Lumet's screenplay is spiced, as always, with the quick, funny jargon of the back alley, the back room and the judge's chambers (every lawyer and cop show on TV should send him a fat royalty check), and he's lost none of his feel for New York's racial and ethnic mix of Italians, blacks, Jews, Irishmen, Puerto Ricans and WASPs. For Lumet, this is no romanticized melting pot but a volatile suspension of hostile forces, always close to explosion. He says his piece plainly in interviews: Racism and drugs remain America's deepest banes.
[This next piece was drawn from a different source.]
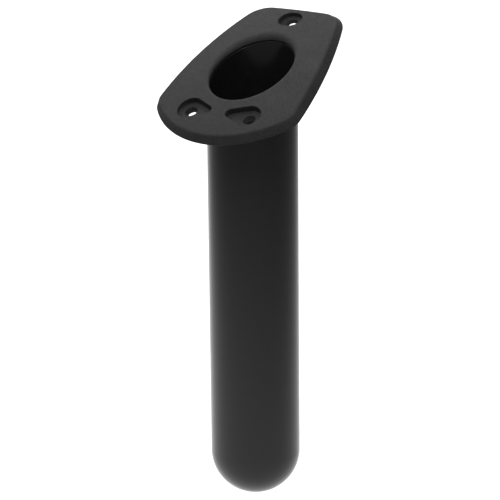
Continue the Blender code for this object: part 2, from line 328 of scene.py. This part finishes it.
def addPocket(skin, screw, shape, floor):
    # one screw pocket with its hole; returns the rings that the top and the seat join
    first, firstRadius, second, secondRadius = shape
    edge, foot, draft = head["pocketEdge"], head["pocketFoot"], head["pocketDraft"]

    def loop(spread):
        return pocketLoop(first, firstRadius, second, secondRadius, spread, head["pocketSteps"])

    rimTops = [crown(u, v) for u, v in loop(edge)]
    rings = []
    for rise, pull in quarter(head["edgeSteps"]):
        # from the top's brim down to the wall
        rim = zip(loop(edge * (1.0 - rise)), rimTops)
        rings.append(skin.ring([(u, v, top - edge * pull) for (u, v), top in rim]))
    for rise, pull in quarter(head["edgeSteps"]):
        # from the wall into the floor
        spread = -draft - foot * pull
        rings.append(skin.ring([(u, v, floor + foot * (1.0 - rise)) for u, v in loop(spread)]))
    skin.bridgeAll(rings)
    soft, sides = head["holeRound"], head["holeSides"]

    def circle(radius, height):
        points = arc(screw, radius, 0.0, 2.0 * math.pi * (sides - 1) / sides, sides - 1)
        return skin.ring([(u, v, height) for u, v in points])

    bends = quarter(head["holeSteps"])
    down = [circle(head["holeFloor"] + soft * (1.0 - rise), floor - soft * pull)
            for rise, pull in bends]
    down += [circle(head["holeSeat"] + soft * pull, soft * (1.0 - rise)) for rise, pull in bends]
    fillBetween(skin, rings[-1], [down[0]], lambda u, v: floor, head["pocketGrid"])
    skin.bridgeAll(down)
    return rings[0], down[-1]


def buildHead():
    skin = Skin()
    # outer wall from the seat up to the top's brim
    soft, edge, lean = head["seatRound"], head["topRound"], head["sideLean"]
    tilt = math.atan2(lean, head["height"] - edge)
    brimTops = [crown(u, v) for u, v in outline(lean + edge * math.cos(tilt))]
    wall = [skin.ring([(u, v, soft * pull) for u, v in outline(soft * (1.0 - rise))])
            for rise, pull in quarter(head["seatSteps"])]
    for share in head["wallShares"]:
        wall.append(skin.ring([(u, v, soft + (top - edge * (1.0 - math.sin(tilt)) - soft) * share)
                               for (u, v), top in zip(outline(lean * share), brimTops)]))
    for k in range(head["topSteps"] + 1):
        turn = tilt + (math.pi / 2.0 - tilt) * k / head["topSteps"]
        inset = lean + edge * (math.cos(tilt) - math.cos(turn))
        wall.append(skin.ring([(u, v, top - edge * (1.0 - math.sin(turn)))
                               for (u, v), top in zip(outline(inset), brimTops)]))
    skin.bridgeAll(wall)
    # mouth, shoulder, socket and collar
    lip = [skin.ring(r) for r in lipRings()]
    bore = [skin.ring(barrel(boreRadius, shoulder)), lip[0]]
    skin.bridgeAll(bore + lip[1:], flip=True)
    depth, turn = head["collarDepth"], head["collarRound"]
    flare, foot = head["socketFlare"], head["collarEdge"]
    down = [bore[0], skin.ring(barrel(socketRadius, shoulder)),
            skin.ring(barrel(socketRadius, flare - depth)),
            skin.ring(barrel(socketRadius + flare, -depth))]
    for rise, pull in quarter(head["edgeSteps"]):
        down.append(skin.ring(barrel(collarRadius - foot * (1.0 - rise), -depth + foot * pull)))
    for rise, pull in quarter(head["edgeSteps"]):
        down.append(skin.ring(barrel(collarRadius, -turn * (1.0 - rise), turn * pull)))
    skin.bridgeAll(down)
    # three pockets
    u, v = head["wideScrewU"], head["wideScrewV"]
    stretch = head["narrowStretch"]
    places = []
    for side in (1.0, -1.0):
        screw = (u, side * v)
        tail = (u, side * (v - head["tailReach"]))
        shape = (screw, head["pocketRadius"], tail, head["tailRadius"])
        places.append((screw, shape, head["widePocketFloor"]))
    narrow = head["narrowScrewU"]
    ends = ((narrow, stretch), head["narrowPocket"], (narrow, -stretch), head["narrowPocket"])
    places.append(((narrow, 0.0), ends, head["narrowPocketFloor"]))
    pairs = [addPocket(skin, *place) for place in places]
    fillBetween(skin, wall[-1], [lip[-1]] + [top for top, _ in pairs], crown, head["grid"])
    fillBetween(skin, wall[0], [down[-1]] + [seat for _, seat in pairs], lambda u, v: 0.0,
                head["seatGrid"], facingUp=False)
    return skin.make("flangeHead", flangeToWorld)


flangeHead = buildHead()
print("head built:", len(flangeHead.data.polygons), "faces")


tube = {
    "rimRound": 0.1 * mm,
    "headGap": 0.05 * mm,         # from the tube's rim to the head's shoulder
    "sides": 192,
    "domeSteps": 26,
    "rows": 40,
    "rimSteps": 4,
}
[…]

In Night Falls on Manhattan, we get another story of a conscience in crisis, a Lumet fixation that reaches all the way back to Twelve Angry Men and The Pawnbroker. He advances it largely through the unerring, instinctual detail work that has become one of his most powerful trademarks. Before bursting into an apartment seething with danger, Holm's Liam Casey carefully takes his chewing gum out of his mouth and sticks it on a banister knob--a ritual, we are quite sure, Liam has performed many times before. The heavily armed drug kingpin, making his way to momentary freedom, casually sprinkles shut-up money onto the prostrate forms of junkies nodded out on the scummy floor. When Dreyfuss's clever lawyer, nothing if not a showman, strips his client naked before the media to demonstrate that the man heading off to jail is in perfect condition, every tattoo is in the right place, and the cold sneer on actor Mahmud-Bey's face is perfection: It speaks of his cruelty and the cruelty of his childhood. When Liam's longtime partner, Joey (James Gandolfini), sucks his teeth, the gesture speaks of a lifetime of stakeouts and bargains. In the end, Sean Casey gets to grow up. He gets the woman (Lena Olin), although the woman is something of a dramatic decoration in this scheme of things. We get an impeccably acted, beautifully crafted Lumet film that will prove, to many moviegoers' relief, that the man hasn't lost his touch after less-than-edifying recent efforts like A Stranger Among Us and Guilty As Sin. If there's a strong feeling of deja vu here--that the shade of Serpico haunts the thing--there's also the undeniable sense that we owe it to ourselves to take another look at the issues that still rule Sidney Lumet's soul. They aren't going away anytime soon, and they might destroy us yet.

Night Falls on Manhattan.
Screenplay by Sidney Lumet, from the novel Tainted Evidence, by Robert Daley. Directed by Sidney Lumet. With Andy Garcia, Ian Holm, Richard Dreyfuss, Ron Leibman and Lena Olin.